Pierre's death in 1906 – the investigation is interrupted
On the afternoon of 19 April 1906, Pierre Curie was crossing the Rue Dauphine in the 6th arrondissement of Paris in pouring rain, slipped, and fell between the wheels of a heavy two-horse wagon carrying military equipment. The rear wheel crushed his skull. He was 46 years old.
Only five days before his death, on 14 April 1906, Pierre had written another letter to Gouy in which he summarised the Palladino work – more soberly than in 1905, with clear references to contradictions in the data, but still planning a systematic publication. That publication was never written. With his death the Paris line of investigation collapsed. Richet continued the sittings, but without the physical heavyweight Pierre Curie.
Marie Curie's later distancing
Marie continued to attend further sittings for a while – the last documented ones date from 1907/08. Then she withdrew from the subject. In her (1923) biography of Pierre she mentions the Palladino episode only briefly and distantly. In 1911 she received her second Nobel Prize (Chemistry, for polonium and radium). Her scientific career from that point on remained strictly focused on radioactivity.
The distancing is understandable. First, Palladino's New York sittings in 1909/10 turned up clear evidence of cheating. Second, as a single mother and the only woman in a hostile scientific establishment, Marie depended on maximum reputation; public engagement with a contested subject was something she could not afford. Third, her own methodological scepticism had been greater than Pierre's from the start.
What remains
- A joint Nobel Prize in the experimental room. Pierre and Marie Curie were at the height of their scientific standing when they attended Palladino's sittings. This is not "esoterica at the margin" but top-level physics in laboratory mode – with all the methodological tools the science of the time possessed.
- Pierre Curie's formulation. "A whole new domain of facts and physical states of space of which we have no conception." That is – decades before Pauli and Einstein – the clean scientific response to real phenomena that do not fit existing frameworks.
- A historical "what if". Pierre Curie had a physical research plan for Palladino. Had he been able to carry it out after 19 April 1906, the history of the relationship between physics and the paranormal would in all likelihood have run differently.
- Palladino's difficult status. The case shows why mediumistic research has to be methodologically so strict: with the same person, in the same sitting, attempts at fraud and unexplained phenomena can occur side by side.
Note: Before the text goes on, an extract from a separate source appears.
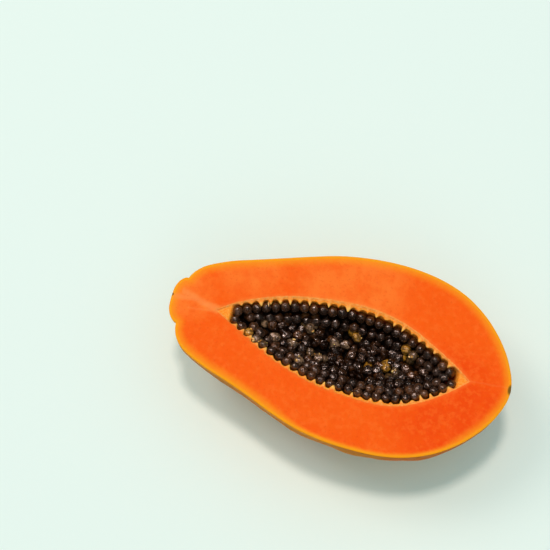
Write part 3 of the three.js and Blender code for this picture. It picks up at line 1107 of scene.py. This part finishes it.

This is what made the later, methodologically tighter work of Rhine through Beischel necessary in the first place.
The Curies belong in the historical line we are tracing on this site: Kepler, Jung, Pauli, Einstein, Rhine, PEAR. The idea that the "serious" 20th-century natural scientist swept the paranormal aside is historically wrong. Pierre Curie took it seriously – and did not fail at it, but died.
Sources
- Pierre Curie: letters to Louis Georges Gouy, 1905/06 – published in: Anna Hurwic, Pierre Curie. Flammarion / EDP Sciences, Paris 1995 (English: Pierre Curie, EDP Sciences 2003).
- Marie Curie: Pierre Curie. Macmillan, New York 1923.
- Institut Général Psychologique: Rapport sur les séances d'Eusapia Paladino. Bulletin de l'Institut Général Psychologique, Paris 1908.
- Hereward Carrington: Eusapia Palladino and Her Phenomena. Werner Laurie, London 1909 – primary observer source, but partisan.
- Carlos S. Alvarado: Eusapia Palladino. An autobiographical essay. Journal of Scientific Exploration, 2011 – modern source-critical reappraisal.
- Susan Quinn: Marie Curie. A Life. Simon & Schuster, New York 1995.
- Barbara Goldsmith: Obsessive Genius. The Inner World of Marie Curie. Norton, New York 2005.